Sunday: Bibi announces that he won't remove any Israelis from their homes. Subtext, not picked up on by me then: Settlers are free to live under the PA if they want.

Monday: Bennett blasts Bibi, saying this is a stupid idea. (It is, on a number of levels.) On the same day, in a different paper, the headline informs us that the PA rejects the idea out of hand. Their future state will be Judenrein, thank you very much.

So, Monday night, Efrat and I decide that Bibi may well be being devious- offer the PA a deal which they'll inevitably reject (because they're evil and, thankfully, stupid), and thus expose them as a bunch of anti-Semites, not that it will convince anyone who doesn't like Israel or Jews anyway.

Sure enough, Tuesday's headline: Bibi blasts Bennett for ruining his perfect opportunity to expose the Palestinians as a bunch of "racists and anti-Semites" (which seems to have worked anyway, but maybe he wanted to make it "official"). Bennett's people respond by complaining that Bibi never told them it was part of a big plan.

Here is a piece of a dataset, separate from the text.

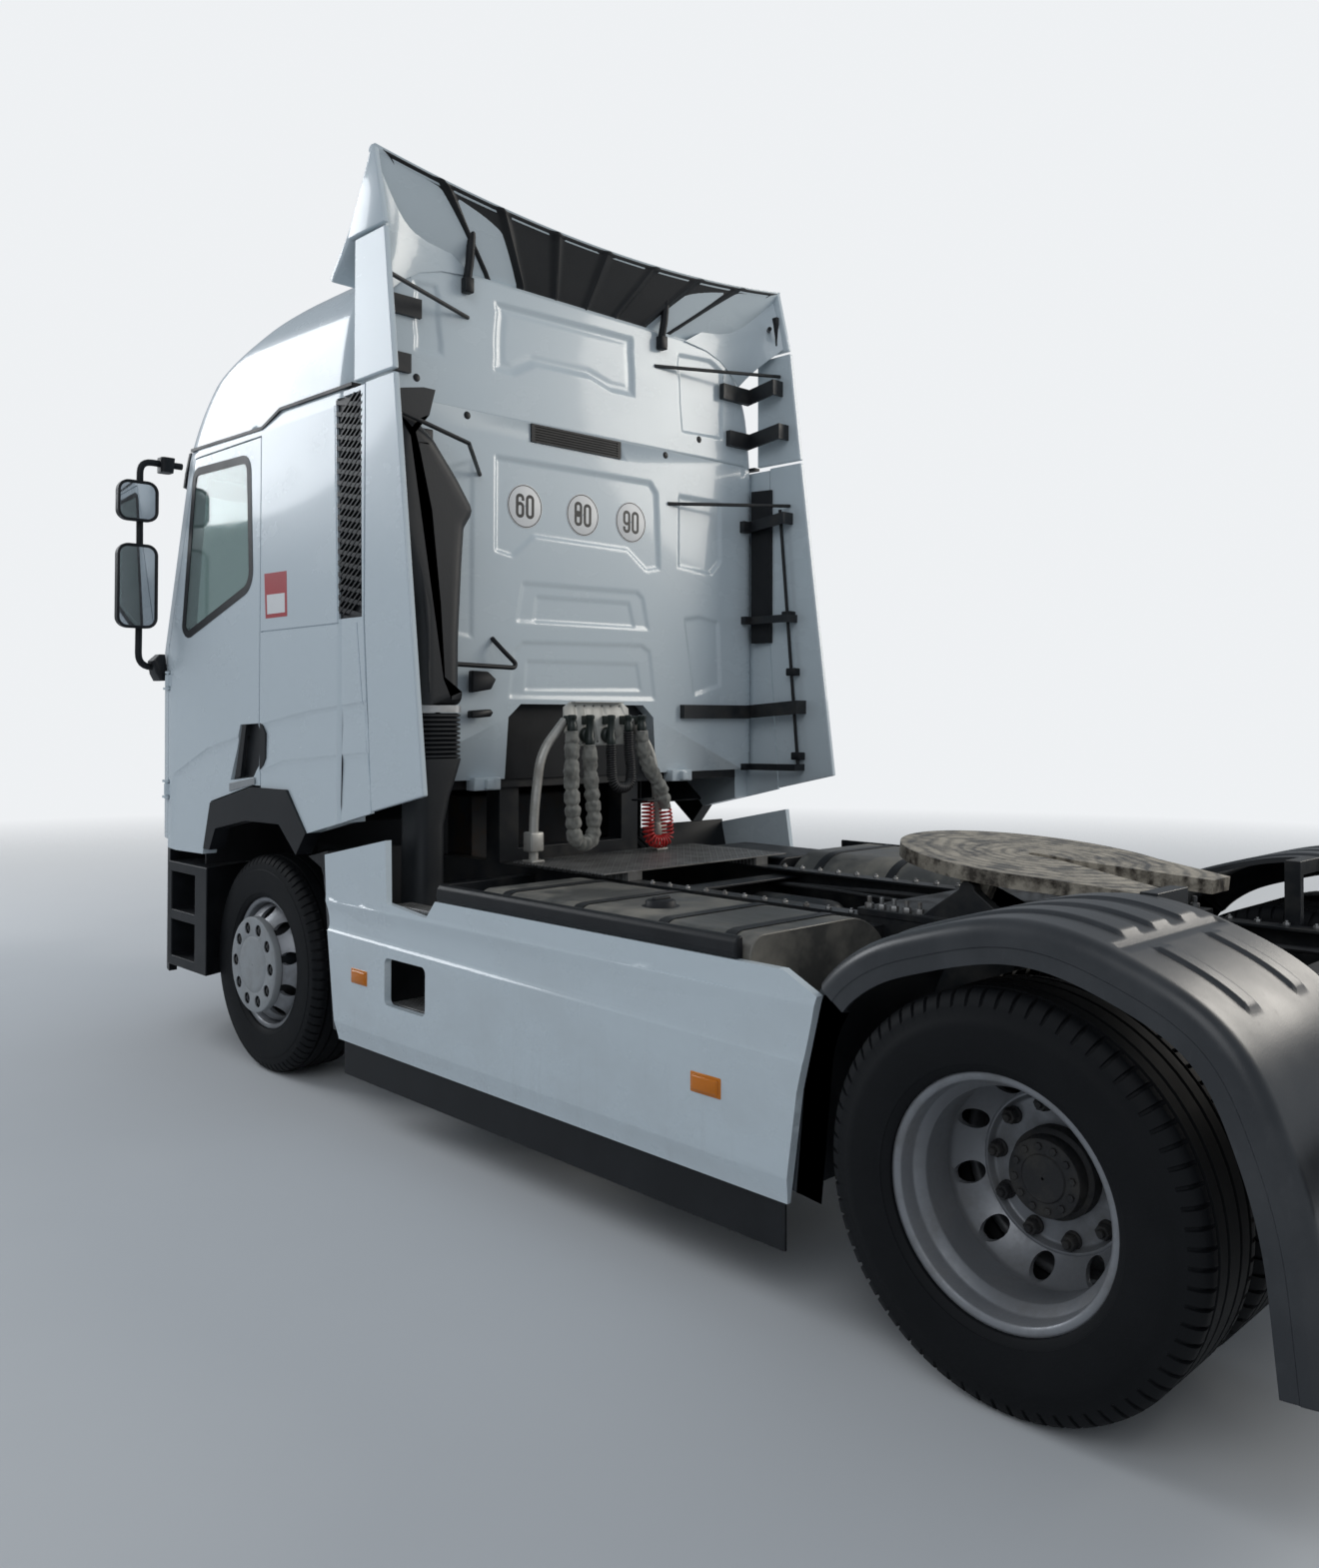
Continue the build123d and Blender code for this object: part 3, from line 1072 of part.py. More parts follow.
nodes["bunk"] = block((-bunk_x, bunk_x), (fa(220), fa(wall_y) - seat_gap), (floor_top_z, 1950))

os.makedirs("parts", exist_ok=True)
for name, shape in nodes.items():
    export_step(shape, f"parts/{name}.step")
print(len(nodes), "nodes")
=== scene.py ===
"""Semi truck tractor unit: finishes, fine shapes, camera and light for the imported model.

Metres. X points to the vehicle's left, Y to its rear and Z up. The ground is at Z 0.
A place written as a distance behind the front axle is moved into the frame by behind_axle().
"""
from __future__ import annotations

import json
import logging
import math
from contextlib import contextmanager
from dataclasses import dataclass, field
from enum import Enum
from typing import Callable, Iterator, Sequence

import bmesh
import bpy
import numpy as np
from mathutils import Matrix, Vector

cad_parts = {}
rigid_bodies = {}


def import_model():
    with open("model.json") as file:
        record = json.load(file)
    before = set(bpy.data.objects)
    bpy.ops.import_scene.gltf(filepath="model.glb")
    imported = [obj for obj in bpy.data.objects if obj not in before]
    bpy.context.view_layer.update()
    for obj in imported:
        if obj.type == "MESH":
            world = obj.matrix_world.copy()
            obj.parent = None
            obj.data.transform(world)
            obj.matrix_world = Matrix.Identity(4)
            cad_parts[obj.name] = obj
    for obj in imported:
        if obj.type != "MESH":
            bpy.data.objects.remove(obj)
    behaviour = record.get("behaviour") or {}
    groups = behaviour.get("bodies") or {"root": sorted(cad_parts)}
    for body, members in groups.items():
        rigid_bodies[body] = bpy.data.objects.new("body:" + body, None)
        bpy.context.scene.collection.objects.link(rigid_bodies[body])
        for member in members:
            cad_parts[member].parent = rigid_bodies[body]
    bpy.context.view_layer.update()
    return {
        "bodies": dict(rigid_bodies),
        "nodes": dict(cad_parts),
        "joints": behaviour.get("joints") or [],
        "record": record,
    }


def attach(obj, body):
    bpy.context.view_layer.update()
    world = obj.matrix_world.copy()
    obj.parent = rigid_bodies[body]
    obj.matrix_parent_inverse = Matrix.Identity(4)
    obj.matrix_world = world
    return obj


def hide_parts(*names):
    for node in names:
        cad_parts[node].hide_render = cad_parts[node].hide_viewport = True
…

You just have to laugh sometimes. (As Tom Wolfe once wrote, "It's a great life, if you don't weaken.") But it leaves the following questions: Are Efrat and I officially smarter than Bennett? (One of us voted for him, a decision still not regretted overall.) If so, why is he so much richer and more powerful than us? Was Bennett just playing to his base? Or, frighteningly, does Bennett perhaps know that Bibi really is the squish we think him to be? Or is all this really part of some huge plan? (On the last, at least: Nah.)

------------------------
Finally saw The Hobbit Part Two (yeah, I know that's not its name) yesterday. Probably one of the last showings in theaters, so I had to go with the 3-D, which doesn't work for me, but I enjoyed it. So long as you don't expect Jackson to stick to the book- and he deviates wildly, oddly enough not only (obviously, for long trilogy) adding whole plots either from other Tolkien writings or from his own imagination, but ironically making some very clear omissions (I can only assume they'll be in the extended versions, but whatever)- it can be fun. Sometimes inadvertently funny, as in some of the over-the-top fight scenes, but what's wrong with a laugh? I guess I'm not a purist, especially if the result isn't bad.

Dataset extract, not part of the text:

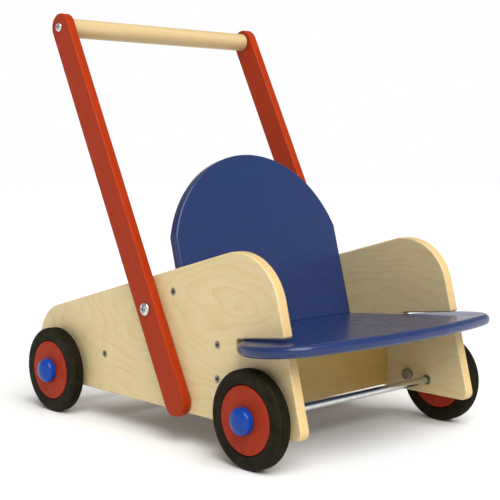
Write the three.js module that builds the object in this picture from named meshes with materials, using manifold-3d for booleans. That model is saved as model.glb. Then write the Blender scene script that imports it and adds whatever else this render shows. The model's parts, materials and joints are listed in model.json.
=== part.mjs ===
// Wooden walker cart with a seat, for a baby to push and to ride in.
// Two birch side boards are held apart by a tilted seat, a leaning backrest and two cross boards.
// A push rod on two flat arms stands behind, and four rubber-tyred wheels turn on two steel axles.
// Beside each front wheel a hand screw presses a felt pad on the wheel, to slow the walker down.
//
// Millimetres, +Z up, floor at Z = 0. The seat opens towards -Y, and the rod is at the +Y side.
// Left is -X and right is +X, as seen from the front. While it is built, Y = 0 is the front axle.
import * as THREE from "three";
import { mergeVertices } from "three/addons/utils/BufferGeometryUtils.js";
import Module from "manifold-3d";

const wasm = await Module();
wasm.setup();

// ---------------------------------------------------------------- driving dimensions
const CLEARANCE = 0.3; // between two pieces that touch
const BOARD = 12; // thickness of the boards and of the arms
const EDGE_ROUNDING = 2; // rounded edge of the other boards and of the arms
const SEAT_ROUNDING = 4; // rounder edge of the seat
const INNER_WIDTH = 250; // between the side boards

const WHEELBASE = 342;
const WHEEL_RADIUS = 50;
const TYRE_WIDTH = 16;
const TYRE_SHOULDER = 2.8; // how far the tread drops towards the sidewalls
const DISC_RADIUS = 34.5;
const DISC_PROUD = 0.4; // disc face beyond the tyre's sidewall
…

Another year till the next...I'm having flashbacks to LOTR in 2001 and 2002.

I may have mentioned this last year, but it's certainly odd having to follow along constructed languages such as Quenya (Elvish), Khuzdul (Dwarf language), Black Speech, and Orkish in Hebrew subtitles. Same for Klingon last year.

One more thing: I know they tailor trailers to the main feature, but three of the four trailers were for Marvel movies. Wow. (The fourth was the Robocop remake, Hashem Yerachem.)

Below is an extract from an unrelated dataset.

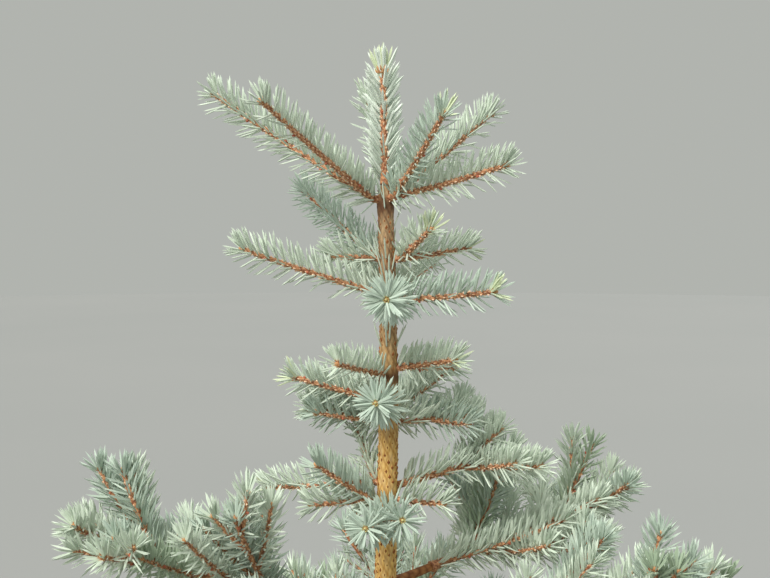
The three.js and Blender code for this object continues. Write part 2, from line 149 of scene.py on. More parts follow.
# The heights of the whorls' shoots, and how much each whorl swells the trunk
WHORLS = {1281: 1, 1236: 0.4, 1208: 0.6, 1152: 1, 1129: 0.6, 1110: 0.3, 1060: 0.5, 1042: 0.7}
WHORL_SWELL = 0.8
WHORL_DROP = 3  # how far below a whorl's shoots the trunk is thickest
WHORL_SPAN = 7
WHORL_SHADE_AND_STAIN = 0.85  # how much darker the bark is where it is most swollen, under each whorl's shoots: painted shade, with some of a real brown ring
GOLDEN_TURN = np.radians(137.508)
CUSHION_PITCH = 0.55  # height gained from one cushion to the next
CUSHION_LENGTH = 5.4  # half the length and width of a cushion, on a stem of CUSHION_STEM radius
CUSHION_WIDTH = 2.1
CUSHION_STEM = 7
CUSHION_SLOPE = 0.55  # the share of a cushion that slopes down to its grooves
CUSHION_RELIEF = 0.42
CUSHION_LEVEL = 0.6  # the share of the relief that is cut into the stem's plain radius
CUSHIONS_NEAR = 20  # how many cushions up and down the spiral can reach a point
OLD_CUSHIONS = 0.5  # how much of their relief is left on old bark
FLAKE_SIZE = 5
FLAKE_SQUASH = (1, 1, 0.4)  # flakes are longer up the stem than across it
FLAKE_RELIEF = (0.9, 0.12)  # on old and on young bark
YOUNG_BARK = (350, 900)  # heights between which old bark gives way to young, and young to the newest
NEWEST_BARK = (1080, 1200)
GROOVE_COLOURS = ("#5A4A3C", "#C08C43", "#6F5138")  # old, young and newest
CUSHION_COLOURS = ("#8F8270", "#EFC474", "#AB8660")
DRY_SKIN_COLOUR = "#DCC296"
DRY_SKIN_SIZE = 3
# The colour at the whorls is painted shade under the shoots that leave there, and partly a real brown ring.
WHORL_SHADE_AND_STAIN_COLOUR = "#5C3520"
CORK_PORE = 0.9
CORK_IOR = 1.45
FOOT_EDGE = 6  # the relief begins above this height, so that the flat foot is even
NECK_SHARE = 0.58  # how thick the trunk's end is, under the leader
NECK_LENGTH = 12
TRUNK_SIDES = 48
FINE_FROM = 950  # rings stand closer above this height, where the bark is seen near by
RING_STEP = 2.2
FINE_RING_STEP = 0.95


def lerp(a, b, share):
    return a + (b - a) * share


def fade(value, low, high):
    """0 at low and 1 at high, and smooth between them."""
    share = np.clip((value - low) / (high - low), 0, 1)
    return share * share * (3 - 2 * share)


def trunk_at(z):
    """The middle of the trunk at a height."""
    share = z / TRUNK_TOP
    x = SWAY * share * np.sin(np.pi * (z - SWAY_START) / SWAY_PERIOD)
    y = SWAY * share * np.sin(np.pi * z / SWAY_PERIOD)
    return np.stack([x, y, z + 0 * share], axis=-1)


def trunk_radius(z):
    return lerp(STUMP_RADIUS, TRUNK_TOP_RADIUS, np.maximum(0, z - FLARE_HEIGHT) / (TRUNK_TOP - FLARE_HEIGHT))


def whorl_at(z):
    """How swollen the trunk is: about 1 where most shoots leave it, and 0 between the whorls."""
    swellings = [
        share * np.exp(-(((z - height + WHORL_DROP) / WHORL_SPAN) ** 2)) for height, share in WHORLS.items()
    ]
    return sum(swellings)


def cushion_at(z, angle):
    """The bark's relief: 1 on the middle of a cushion, and 0 in the grooves round it."""
    size = np.sqrt(trunk_radius(z) / CUSHION_STEM)
    nearest = np.round(z / CUSHION_PITCH)
    crest = np.zeros_like(z)
    for step in range(-CUSHIONS_NEAR, CUSHIONS_NEAR + 1):
        number = nearest + step
        up = np.abs(z - number * CUSHION_PITCH)
        turn = (angle - number * GOLDEN_TURN + np.pi) % (2 * np.pi) - np.pi
        across = np.abs(turn) * trunk_radius(z)
        crest = np.maximum(crest, 1 - (up / CUSHION_LENGTH + across / CUSHION_WIDTH) / size)
    return fade(crest, 0, CUSHION_SLOPE)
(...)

---------------------------- 
My English teacher in the seventh and eighth grades (twenty-five years ago!) was Mr. Harvey Brodsky. He was amazing. (Note added for blog: Most of my classmates, unlike me, had younger and not older brothers in the school. Mr. Brodsky would assign all sorts of "risky" books- like "To Kill a Mockingbird"- there would be howls of outrage from parents, and the books would not be assigned the next year. Fortunately, I got to read them before the hissy fits.)

My parents send regular "care packages" of articles and the like I might find interesting. What a delight to discover, in the latest one, an article showing that Mr. Brodsky is still going strong. May his tribe increase.

Sunday, January 26, 2014

Small world, or at least city

On Friday we went to have brunch with a friend of my wife's from "the old country" who's visiting. Said friend was a classmate of mine in law school, but I don't think had any idea I had made aliyah, married her friend, or would be at the brunch.

There were about six or seven other friends of hers there as well. As the meal progressed, we realized we knew all of them- separately. Because ten people live in this whole country. (And we know six of them.)

As we often must, to get there, we had to stroll through the "closed zone" around the Prime Minister's residence, next door to us.

The small blonde border policewoman standing guard at one of the entrances caught our eye. She went to her chair, drank some water, and then picked up a small book, sat down and started reading. "She's *davening*," I observed to Efrat. "I love this country."